Based on my years watching exchange flows in Ho Chi Minh City, I’ve seen this pattern before. In 2020, when DeFi Summer kicked off, the first movers were the protocols that offered liquidity mining. They didn’t build the best projects — they built the best on-ramps. The parallel is exact. The PBOC is building an on-ramp for global capital into yuan-denominated assets. And the on-ramp is Hong Kong.
Here’s the data the macro reports won’t show you. The offshore yuan market is currently fragmented. Daily volume in CNH futures across all venues is around $10–15 billion. That’s peanuts compared to USD/CNY NDFs (non-deliverable forwards) which trade over $100 billion daily. The PBOC’s move aims to migrate that volume onshore — or at least into HKEX. Why? Because NDFs settle in dollars. They bypass the yuan system entirely. By contrast, deliverable CNH futures settle in yuan. Every contract traded creates demand for the actual currency.

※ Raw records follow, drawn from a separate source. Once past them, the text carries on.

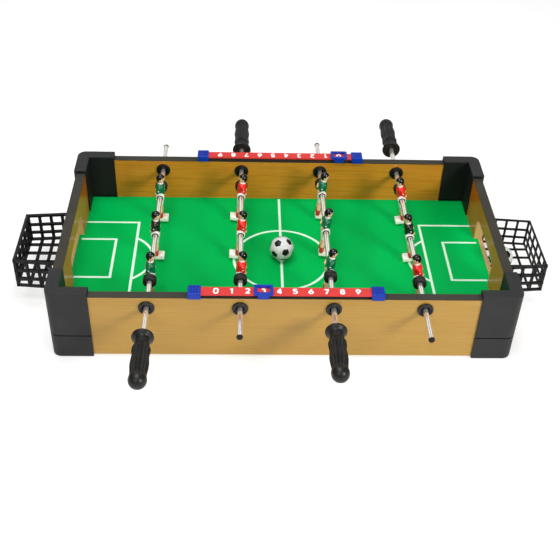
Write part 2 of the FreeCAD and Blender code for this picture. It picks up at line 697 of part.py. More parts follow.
def make_bracket():
    """Rail bracket at the right-hand end of the far rail."""
    block = box(BRACKET_INNER_X, BRACKET_OUTER_X, RAIL_Y - BRACKET_HALF_WIDTH, RAIL_Y + BRACKET_HALF_WIDTH,
                WALL_TOP_Z, BRACKET_TOP_Z)
    outer = [edge for edge in vertical_edges(block) if abs(edge.CenterOfMass.x - BRACKET_OUTER_X) < 1e-4]
    block = block.makeFillet(2.0, outer)
    block = block.makeFillet(1.2, edges_at_height(block, BRACKET_TOP_Z))
    pocket = box(BRACKET_INNER_X - 1, RAIL_HALF_LENGTH, RAIL_Y - RAIL_HALF_WIDTH, RAIL_Y + RAIL_HALF_WIDTH,
                 RAIL_BOTTOM_Z, RAIL_TOP_Z)
    counterbore = cylinder(SCREW_HEAD_RADIUS + 0.25, (BRACKET_SCREW_X, RAIL_Y, BRACKET_SCREW_SEAT_Z),
                           (BRACKET_SCREW_X, RAIL_Y, BRACKET_TOP_Z + 1))
    through = cylinder(SCREW_SHANK_RADIUS + 0.1, (BRACKET_SCREW_X, RAIL_Y, WALL_TOP_Z - 1),
                       (BRACKET_SCREW_X, RAIL_Y, BRACKET_SCREW_SEAT_Z + 1))
    return block.cut([pocket, counterbore, through])


def make_slider():
    """Pointer that straddles the rail, centred at X = 0 over the far rail."""
    plate = box(-SLIDER_HALF_LENGTH, SLIDER_HALF_LENGTH, RAIL_Y - SLIDER_HALF_WIDTH,
                RAIL_Y + SLIDER_HALF_WIDTH, RAIL_TOP_Z + SLIDER_CLEARANCE, SLIDER_TOP_Z)
    plate = plate.makeFillet(1.6, vertical_edges(plate))
    plate = plate.makeFillet(0.8, edges_at_height(plate, SLIDER_TOP_Z))
    window = box(-SLIDER_WINDOW_X, SLIDER_WINDOW_X, RAIL_Y - SLIDER_WINDOW_Y, RAIL_Y + SLIDER_WINDOW_Y,
                 RAIL_TOP_Z - 1, SLIDER_TOP_Z + 1)
    channel_half = RAIL_HALF_WIDTH + SLIDER_CLEARANCE
    legs = box(-SLIDER_LEG_HALF, SLIDER_LEG_HALF, RAIL_Y - SLIDER_HALF_WIDTH, RAIL_Y + SLIDER_HALF_WIDTH,
               SLIDER_LEG_BOTTOM_Z, SLIDER_TOP_Z - 1.0)
    channel = box(-20, 20, RAIL_Y - channel_half, RAIL_Y + channel_half,
                  RAIL_BOTTOM_Z - SLIDER_CLEARANCE, RAIL_TOP_Z + SLIDER_CLEARANCE)
    below = box(-20, 20, RAIL_Y - channel_half + 2.2, RAIL_Y + channel_half - 2.2,
                SLIDER_LEG_BOTTOM_Z - 1, RAIL_BOTTOM_Z)
    return plate.fuse(legs).removeSplitter().cut([window, channel, below])


def make_score_counters():
    rail = box(-RAIL_HALF_LENGTH, RAIL_HALF_LENGTH, RAIL_Y - RAIL_HALF_WIDTH, RAIL_Y + RAIL_HALF_WIDTH,
               RAIL_BOTTOM_Z, RAIL_TOP_Z)
    bracket = make_bracket()
    brackets = [bracket, mirror_x(bracket)]
    slider = make_slider()
    # digits run 0 to 9 away from the player's left hand on each side
    far_digit = -DIGIT_START
    near_digit = DIGIT_START + 3 * DIGIT_PITCH
    export("score_rail_far", rail)
    export("score_rail_near", mirror_y(rail))
    export("rail_brackets_far", brackets)
    export("rail_brackets_near", [mirror_y(shape) for shape in brackets])
    export("score_slider_far", slider.translated(V(far_digit, 0, 0)))
    export("score_slider_near", mirror_y(slider).translated(V(near_digit, 0, 0)))


# --------------------------------------------------------------------------
# Balls and screws
# --------------------------------------------------------------------------

def make_balls():
    pitch_z = PITCH_TOP_Z + BALL_REST_GAP + BALL_RADIUS
    floor_z = BASKET_BOTTOM_Z + BASKET_PANEL - 0.2 + BALL_REST_GAP + BALL_RADIUS
    export("ball_pitch", sphere(BALL_RADIUS, BALL_PITCH_CENTRE + (pitch_z,)))
    export("ball_spare", sphere(BALL_RADIUS, BALL_SPARE_CENTRE + (floor_z,)))


def make_screws():
    export("wood_screws", [screw(seat, direction) for seat, direction in SCREW_SEATS])


make_walls()
make_pitch()
make_corners()
make_bushings()
make_rods()
make_baskets()
make_score_counters()
make_balls()
make_screws()
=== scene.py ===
import math

import bmesh
import bpy
from mathutils import Euler, Matrix, Vector


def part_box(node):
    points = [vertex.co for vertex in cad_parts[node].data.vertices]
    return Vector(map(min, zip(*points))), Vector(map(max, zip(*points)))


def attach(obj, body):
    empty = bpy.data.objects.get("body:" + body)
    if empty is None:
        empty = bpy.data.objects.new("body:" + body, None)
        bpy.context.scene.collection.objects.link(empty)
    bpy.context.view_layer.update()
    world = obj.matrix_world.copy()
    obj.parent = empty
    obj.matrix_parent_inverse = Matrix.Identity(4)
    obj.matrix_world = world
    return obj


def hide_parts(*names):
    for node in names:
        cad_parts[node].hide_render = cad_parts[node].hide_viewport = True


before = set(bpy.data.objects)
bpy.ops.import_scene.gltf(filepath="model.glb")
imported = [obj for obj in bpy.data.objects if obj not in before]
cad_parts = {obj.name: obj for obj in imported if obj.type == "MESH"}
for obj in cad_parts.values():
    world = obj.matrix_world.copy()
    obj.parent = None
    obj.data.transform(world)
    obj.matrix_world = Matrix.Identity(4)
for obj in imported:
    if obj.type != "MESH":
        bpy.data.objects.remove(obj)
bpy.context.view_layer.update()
MM = 0.001
TAU = math.tau

# ---- Places read from the CAD ----


def cad_box(node):
    """Lowest and highest corner of a CAD node, in millimetres."""
    low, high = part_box(node)
    return Vector(low) / MM, Vector(high) / MM


def cad_centre(node):
    low, high = cad_box(node)
    return (low + high) / 2


FIGURE_LEANS = {1: 1.5, 2: -7.0, 3: 6.0, 4: 9.0}


def read_rod(rod):
    """Axis, middle, handle side and facing of a rod, with the lean of its figures in degrees."""
    centre = cad_centre("rod_%d" % rod)
    return {
        "x": centre.x,
        "z": centre.z,
        "middle": cad_centre("bumpers_%d" % rod).y,
        "side": -1 if cad_centre("handle_%d" % rod).y < 0 else 1,
        "facing": 1 if rod in (1, 3) else -1,
        "lean": FIGURE_LEANS[rod],
    }


PITCH_LOW, PITCH_HIGH = cad_box("pitch_board")
BALL_RADIUS = (cad_box("ball_pitch")[1].z - cad_box("ball_pitch")[0].z) / 2
RODS = {rod: read_rod(rod) for rod in range(1, 5)}
FIGURE_STEP = {"near": -76.5, "mid": 0.0, "far": 76.5}
SHIRTS = {
    1: {"near": "green", "mid": "black", "far": "green"},
    2: {"near": "red", "mid": "red", "far": "red"},
    3: {"near": "green", "mid": "green", "far": "green"},
    4: {"near": "red", "mid": "black", "far": "red"},
}

# ---- Node materials ----


NOISE_SPAN = (0.3, 0.7)
GRAIN_HEIGHT = 0.0001
WHITE = (1.0, 1.0, 1.0)


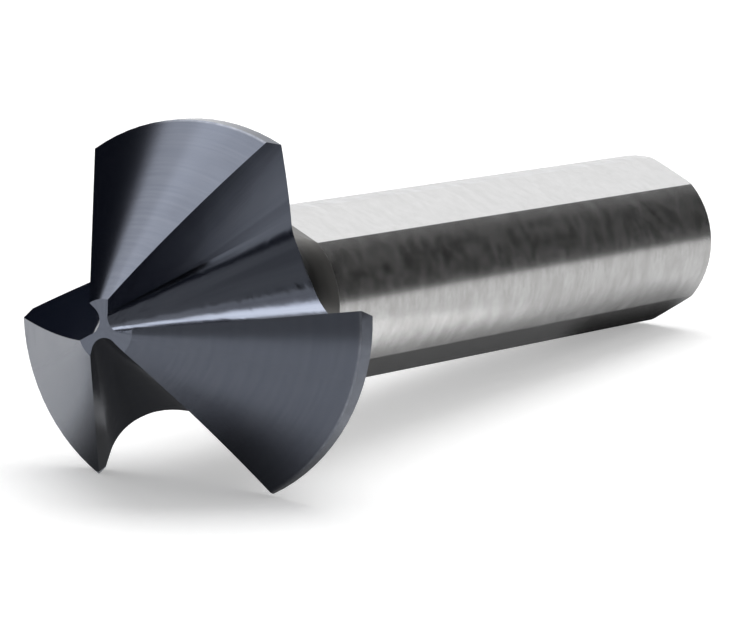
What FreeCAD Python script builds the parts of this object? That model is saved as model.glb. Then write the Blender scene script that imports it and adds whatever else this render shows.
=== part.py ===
import FreeCAD, Part
import math
import os

# Three-flute 90 degree countersink in millimetres, lying as it comes to rest on a level floor.
# It is first built on its own axis: S runs along +X from the flat tip towards the shank end, and
# azimuths turn about +X from +Y, with 0 at the middle of the first shank flat.

os.makedirs("parts", exist_ok=True)

# Overall sizes
HEAD_D = 20.5            # diameter over the lobes
SHANK_D = 10.0           # ground shank
LENGTH = 63.0            # flat tip to shank end
CONE_ANGLE = 90.0        # included angle of the cutting cone
TIP_D = 3.24             # diameter of the flat tip where the cone starts
LAND = 1.2               # length of the cylindrical land behind the cone
RELIEF = 0.25            # axial drop of each cone face at the rim, from cutting edge to heel
RELIEF_AT = 60.0         # azimuth behind the cutting edge where that drop is reached
SECTOR = (-20.0, 92.0)   # azimuths about a cutting edge that hold its lobe and no other

# Back of the head, waist and shank
BACK_RISE = 0.43         # axial run of the head's back per millimetre of radius
BACK_FILLET = 3.0        # radius between the head's back and the waist
WAIST_STEP = 0.25        # how far the waist lies below the shank
WAIST_RUN = 0.43         # straight length of the waist
WAIST_ARC = 4.0          # radius on which the waist opens towards the ground shank
END_ROUND = 0.2          # rounding of the shank end's edge
CENTRE_D = 2.0           # mouth of the centre hole in the shank end
CENTRE_ANGLE = 60.0      # included angle of that hole's cone
FLAT_DEPTH = 0.24        # depth of each of the three driving flats
FLAT_AZIMUTHS = (0.0, 120.0, 240.0)

# Flutes: azimuths of the cutting edges, at an unequal pitch that stops the tool from chattering
EDGE_AZIMUTHS = (56.7, 183.0, 297.2)
RAKE_LEAN = 0.3035       # lean of the flat rake face, tangential per axial millimetre
ROOT_R = 0.795           # radius of the flute root at the tip
ROOT_GROWTH = 0.3153     # growth of that radius per axial millimetre
HEEL_OFFSET = -0.008     # heel line of a section in the frame of its cutting edge:
HEEL_RISE = 0.3045       #   y = HEEL_OFFSET + HEEL_RISE S + (HEEL_SLOPE + HEEL_TWIST S) z
HEEL_SLOPE = -0.099
HEEL_TWIST = -0.0156
SECTION_START = -2.0     # S of the first flute section
SECTION_OVERRUN = 5.17   # how far the last one lies behind the land
REST_FLUTE = 1           # the flute in front of this cutting edge faces the floor

# Sizes that follow
HEAD_R, SHANK_R, TIP_R = HEAD_D / 2, SHANK_D / 2, TIP_D / 2
WAIST_R = SHANK_R - WAIST_STEP
HALF = math.radians(CONE_ANGLE / 2)
RIM_S = (HEAD_R - TIP_R) / math.tan(HALF)
BACK_S = RIM_S + LAND
APEX_S = -TIP_R / math.tan(HALF)
BACK_SLOPE = math.atan2(1.0, BACK_RISE)
TANGENT = BACK_FILLET * math.tan(BACK_SLOPE / 2)
WAIST_START = BACK_S + BACK_RISE * (HEAD_R - WAIST_R) + TANGENT
WAIST_END = WAIST_START + WAIST_RUN
OPENING = math.acos(1.0 - WAIST_STEP / WAIST_ARC)
SHANK_START = WAIST_END + WAIST_ARC * math.sin(OPENING)
FLAT_HEIGHT = SHANK_R - FLAT_DEPTH
SECTION_END = BACK_S + SECTION_OVERRUN
REACH = HEAD_D + 1.5


def vec(s, y, z):
    return FreeCAD.Vector(s, y, z)


def turned(shape, azimuth):
    """Copy of a shape turned about the tool axis."""
    out = shape.copy()
    out.rotate(vec(0, 0, 0), vec(1, 0, 0), azimuth)
    return out


def profile_arc(centre, radius, first, last):
    """Arc of the turned profile between two angles in radians, from +S towards the radius."""
    angles = (first, (first + last) / 2, last)
    points = [vec(centre[0] + radius * math.cos(a), centre[1] + radius * math.sin(a), 0) for a in angles]
    return Part.Arc(*points).toShape()


def blank():
    """Turned blank: tip, cone, land, head back, filleted waist, shank and rounded end."""
    down = 1.5 * math.pi
    back_fillet = profile_arc((WAIST_START, WAIST_R + BACK_FILLET), BACK_FILLET, down - BACK_SLOPE, down)
    waist_arc = profile_arc((WAIST_END, WAIST_R + WAIST_ARC), WAIST_ARC, down, down + OPENING)
    end_round = profile_arc((LENGTH - END_ROUND, SHANK_R - END_ROUND), END_ROUND, math.pi / 2, 0.0)
    corners = [vec(0, 0, 0), vec(0, TIP_R, 0), vec(RIM_S, HEAD_R, 0), vec(BACK_S, HEAD_R, 0)]
    edges = [Part.makeLine(a, b) for a, b in zip(corners, corners[1:])]
    last = corners[-1]
    for arc in (back_fillet, waist_arc, end_round):
        edges += [Part.makeLine(last, arc.Vertexes[0].Point), arc]
        last = arc.Vertexes[-1].Point
    edges += [Part.makeLine(last, vec(LENGTH, 0, 0)), Part.makeLine(vec(LENGTH, 0, 0), corners[0])]
    return Part.Face(Part.Wire(edges)).revolve(vec(0, 0, 0), vec(1, 0, 0), 360)


def section(s):
    """Closed flute section at S: rake line, root arc, heel line and an outer boundary."""
    root = ROOT_R + ROOT_GROWTH * s
    slope = HEEL_SLOPE + HEEL_TWIST * s
    rake_n = math.hypot(1.0, RAKE_LEAN)
    heel_n = math.hypot(1.0, slope)
    # the root's centre lies one root radius inside both faces
    rake_c = RAKE_LEAN * (s + TIP_R) - rake_n * root
    heel_c = HEEL_OFFSET + HEEL_RISE * s + heel_n * root
    cy = (heel_c + slope * rake_c) / (1.0 + slope * RAKE_LEAN)
    cz = rake_c - RAKE_LEAN * cy
    to_rake = (RAKE_LEAN / rake_n, 1.0 / rake_n)
    to_heel = (-1.0 / heel_n, slope / heel_n)
    on_rake = (cy + root * to_rake[0], cz + root * to_rake[1])
    on_heel = (cy + root * to_heel[0], cz + root * to_heel[1])
    middle = (to_rake[0] + to_heel[0], to_rake[1] + to_heel[1])
    size = math.hypot(*middle)
    on_root = (cy + root * middle[0] / size, cz + root * middle[1] / size)
    rake_out = (on_rake[0] + REACH / rake_n, on_rake[1] - REACH * RAKE_LEAN / rake_n)
    heel_out = (on_heel[0] - REACH * slope / heel_n, on_heel[1] - REACH / heel_n)
    outer = (rake_out[0], heel_out[1])
    at = lambda p: vec(s, p[0], p[1])
    return Part.Wire([Part.makeLine(at(rake_out), at(on_rake)),
                      Part.Arc(at(on_rake), at(on_root), at(on_heel)).toShape(),
                      Part.makeLine(at(on_heel), at(heel_out)),
                      Part.makeLine(at(heel_out), at(outer)),
                      Part.makeLine(at(outer), at(rake_out))])


def wedge(first, last):
    """Prism over the cone between two azimuths, with its point on the tool axis."""
    arc = [math.radians(first + (last - first) * i / 4) for i in range(5)]
    corners = [vec(APEX_S - 1.0, REACH * math.cos(a), REACH * math.sin(a)) for a in arc]
    tip = vec(APEX_S - 1.0, 0, 0)
    return Part.Face(Part.makePolygon([tip] + corners + [tip])).extrude(vec(depth, 0, 0))


def land_corners(shape, azimuth):
    """Azimuths of the two corners where a flute cuts the back edge of the land."""
    found = []
    for vertex in shape.Vertexes:
        s, y, z = vertex.Point
        if abs(s - BACK_S) < 0.01 and abs(math.hypot(y, z) - HEAD_R) < 0.01:
            found.append((math.degrees(math.atan2(z, y)) - azimuth + 180.0) % 360.0 - 180.0)
    ahead = [a for a in found if -90.0 < a < 30.0]
    return azimuth + min(ahead), azimuth + max(ahead)


# Turned blank
tool = blank()

# Relieved cone faces: behind each cutting edge the cone is tilted about that edge's azimuth
tilt = math.degrees(RELIEF / (2 * HEAD_R * math.sin(math.radians(RELIEF_AT))))
depth = RIM_S - APEX_S + 4.0
for azimuth in EDGE_AZIMUTHS:
    cone = Part.makeCone(0, depth * math.tan(HALF), depth, vec(APEX_S, 0, 0), vec(1, 0, 0))
    cone.rotate(vec(APEX_S, 0, 0), vec(0, 1, 0), tilt)
    waste = wedge(SECTOR[0], SECTOR[1]).cut(cone)
    tool = tool.cut(turned(waste, azimuth))

# Flutes, each a ruled cut between two sections that grows from the tip to the head's back
flute = Part.makeLoft([section(SECTION_START), section(SECTION_END)], True, True)
for azimuth in EDGE_AZIMUTHS:
    tool = tool.cut(turned(flute, azimuth))

# Driving flats on the shank
for azimuth in FLAT_AZIMUTHS:
    slab = Part.makeBox(LENGTH - WAIST_START, SHANK_D, 2 * SHANK_D,
                        vec(WAIST_START + WAIST_RUN / 2, FLAT_HEIGHT, -SHANK_D))
    tool = tool.cut(turned(slab, azimuth))

# Centre hole in the shank end
centre_depth = CENTRE_D / 2 / math.tan(math.radians(CENTRE_ANGLE / 2))
centre_hole = Part.makeCone(0, CENTRE_D / 2, centre_depth, vec(LENGTH - centre_depth, 0, 0), vec(1, 0, 0))
tool = tool.cut(centre_hole)
tool = tool.removeSplitter()

# Rest pose: two corners of the lower flute and the shank end's edge touch the floor
heel_side, cut_side = land_corners(tool, EDGE_AZIMUTHS[REST_FLUTE])
down = (cut_side + heel_side) / 2
corner_r = HEAD_R * math.cos(math.radians((cut_side - heel_side) / 2))
run = LENGTH - END_ROUND - BACK_S
fall = corner_r - (SHANK_R - END_ROUND)
slant = math.degrees(math.acos(END_ROUND / math.hypot(run, fall)) - math.atan2(run, fall))
tool = turned(tool, 270.0 - down)
tool.rotate(vec(0, 0, 0), vec(0, 1, 0), slant)
box = tool.optimalBoundingBox(False, False)
shift = vec(-(box.XMin + box.XMax) / 2, -(box.YMin + box.YMax) / 2, -box.ZMin)
tool.translate(shift)

solid = tool.Solids[0] if tool.Solids else tool
print("solids", len(tool.Solids), "valid", solid.isValid(), "volume mm3", round(solid.Volume, 1))
print("faces", len(solid.Faces), "box mm", [round(v, 3) for v in (box.XLength, box.YLength, box.ZLength)])
print("down azimuth", round(down, 4), "slant", round(slant, 4), "shift", [round(v, 4) for v in shift])
solid.exportStep("parts/countersink.step")
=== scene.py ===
import math

import bpy
from mathutils import Euler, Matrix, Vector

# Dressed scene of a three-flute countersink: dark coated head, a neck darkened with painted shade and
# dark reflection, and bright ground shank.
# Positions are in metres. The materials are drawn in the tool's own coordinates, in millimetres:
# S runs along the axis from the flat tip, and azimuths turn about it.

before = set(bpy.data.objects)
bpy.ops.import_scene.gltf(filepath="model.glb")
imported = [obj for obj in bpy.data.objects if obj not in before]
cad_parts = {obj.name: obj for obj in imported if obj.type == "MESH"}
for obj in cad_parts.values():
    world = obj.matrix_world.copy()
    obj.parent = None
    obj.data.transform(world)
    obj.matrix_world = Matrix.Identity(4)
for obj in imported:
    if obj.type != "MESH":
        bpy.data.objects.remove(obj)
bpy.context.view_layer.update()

MM = 0.001

# ---------------------------------------------------------------- sizes taken over from the solid
TOOL_ORIGIN = Vector((-31.539, 0.0248, 9.6755)) * MM    # centre of the flat tip
TOOL_ROLL = 270.0 - 155.2106                            # turn about the axis at rest, degrees
TOOL_SLANT = 4.201                                      # dip of the shank end at rest, degrees
COAT_END = 11.9                                         # S at which the coating stops
SHANK_START = 15.99                                     # S at which the ground shank starts
FLAT_HEIGHT = 4.76                                      # distance of the driving flats from the axis
RIM_R = 10.25                                           # radius where the cone meets the land

# ---------------------------------------------------------------- where the steel's regions meet
COAT_BLUR = 0.12                                        # half the length over which the coating stops
NECK_BLUR = 0.02                                        # the same where the dark neck stops
NECK_SHADE_FADES = (SHANK_START - 2.4, SHANK_START - 1.0)  # S over which the neck's painted shade lightens away from the head
RIM_WEAR_AND_HIGHLIGHT_RADII = (RIM_R - 0.14, RIM_R - 0.04)                  # radii over which the rim's rubbing wear and painted edge highlight set in
FLAT_SEEN = (FLAT_HEIGHT + 0.16, FLAT_HEIGHT + 0.08)    # axis to a face's plane, from round to flat
CONE_SEEN = (0.975, 0.99)                               # cosine to the cone's normal, from off to on
AXIS_GUARD = 0.05                                       # least radius that anything is divided by

# ---------------------------------------------------------------- steel: patterns
# Noise as scale, detail and roughness
LINE_NOISE = (1.0, 2.0, 0.6)
FAN_NOISE = (1.0, 3.0, 0.6)
STREAK_NOISE = (1.0, 2.0, 0.5)
CLOUD_NOISE = (0.35, 3.0, 0.5)
SPECK_NOISE = (2.2, 2.0, 0.6)
BLOOM_NOISE = (1.0, 3.0, 0.6)
HAZE_NOISE = (1.1, 4.0, 0.65)
# Density of a pattern along the axis, and around or across it
CONE_RINGS = (3.2, 1.5)
SHANK_RINGS = (2.6, 1.3)
BLOOM_PATCHES = (0.75, 0.45)
FAN_LINES, FAN_STREAKS = 42.0, 9.0                      # density over the directions from the tip
# Parts of each noise's range that the patterns are drawn from
LINE_RANGE = (0.25, 0.75)
STREAK_RANGE = (0.50, 0.68)
WEAR_AND_HIGHLIGHT_RANGE = (0.3, 0.7)
BLOOM_RANGE = (0.32, 0.68)
SPECK_RANGE = (0.30, 0.80)
HAZE_RANGE = (0.36, 0.66)

# ---------------------------------------------------------------- steel: colours, with their shares
COAT_TONES = (0.093, 0.102, 0.126, 1), (0.107, 0.116, 0.140, 1)
COAT_CLOUD, COAT_CLOUD_SHARE = (0.086, 0.097, 0.124, 1), 0.35
COAT_STREAK, COAT_STREAK_SHARE = (0.060, 0.066, 0.084, 1), 0.55
# the rim's lighter tone is partly rubbing wear and partly a painted edge highlight
RIM_WEAR_AND_HIGHLIGHT_TONE, RIM_WEAR_AND_HIGHLIGHT_SHARES = (0.24, 0.25, 0.28, 1), (0.25, 0.8)
GROUND_TONES = (0.685, 0.678, 0.67, 1), (0.725, 0.72, 0.712, 1)
BLOOM_TONE, BLOOM_ROUND, BLOOM_FLAT = (0.50, 0.49, 0.475, 1), 0.55, 0.10
SPECK_TONE, SPECK_SHARE = (0.52, 0.51, 0.50, 1), 0.20
# painted shade and dark reflection on the neck: darkest next to the head, lighter towards the shank
NECK_SHADE_TONES = (0.050, 0.049, 0.047, 1), (0.180, 0.177, 0.170, 1)
EDGE_TINT = (0.97, 0.98, 1.0, 1)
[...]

That is the hidden crypto play: the PBOC is trying to capture the derivative premium from offshore markets and recycle it into yuan demand.
And what happens when you increase demand for a scarce asset? The price rises. In crypto, we call this a supply squeeze. In forex, it’s called appreciation. The PBOC wants a stronger yuan without buying it directly — they want the market to do the buying for them.

Contrarian: The Stealth Threat to Crypto
Here’s the contrarian angle nobody in the crypto Twitter echo chamber is discussing. This move isn’t pro-crypto. It’s a weapon against it.
Hong Kong’s crypto licensing is often framed as a liberalization. But look deeper. The PBOC’s support for yuan futures creates a state-backed alternative to decentralized finance. Stablecoins like USDT and USDC thrive in an environment where investors need a dollar proxy to hedge yuan risk. If you can now hedge directly with CNH futures, why hold a stablecoin? The dollar premium evaporates. The PBOC is essentially launching its own "risk management infrastructure" that competes with crypto derivatives.
I witnessed a similar dynamic during the ICO frenzy of 2017. When Vietnam’s central bank warned against crypto, the local exchanges pivoted to tokenized gold and real estate. But the liquidity never came — because the state offered nothing better. It was chaos versus chaos. Here, the PBOC is offering order. A regulated futures market with deep liquidity and official backing. That’s not an embrace of innovation. That’s a hostile takeover.
And the timing is deliberate. The US is clamping down on foreign crypto exchanges. Binance is in settlement hell. Coinbase is fighting the SEC. The PBOC sees its moment to funnel institutional capital into a regulated, yuan-denominated system — one where they control the ledger. The Hong Kong crypto licensing is the Trojan horse. The yuan futures are the soldiers inside.
Takeaway: Watch the Volume, Not the Headlines
What do I want you to watch next? Not the price of Bitcoin. Not the Hong Kong stock index. Watch the weekly volume of CNH futures on HKEX. If it doubles in the next three months, the capital rotation has begun. Watch the CNH HIBOR — the offshore yuan lending rate. If it drops sharply relative to onshore SHIBOR, the PBOC is actively injecting yuan liquidity into the offshore market to support this push. Watch the stablecoin supply on Tron and Ethereum. If it stops growing, the dollar-denominated crypto hedge is losing ground.
The bear market taught us one thing: survival matters more than gains. The PBOC is building a survival kit for the yuan. Every crypto trader holding a position in Asia should be asking — am I on the right side of this liquidity flow?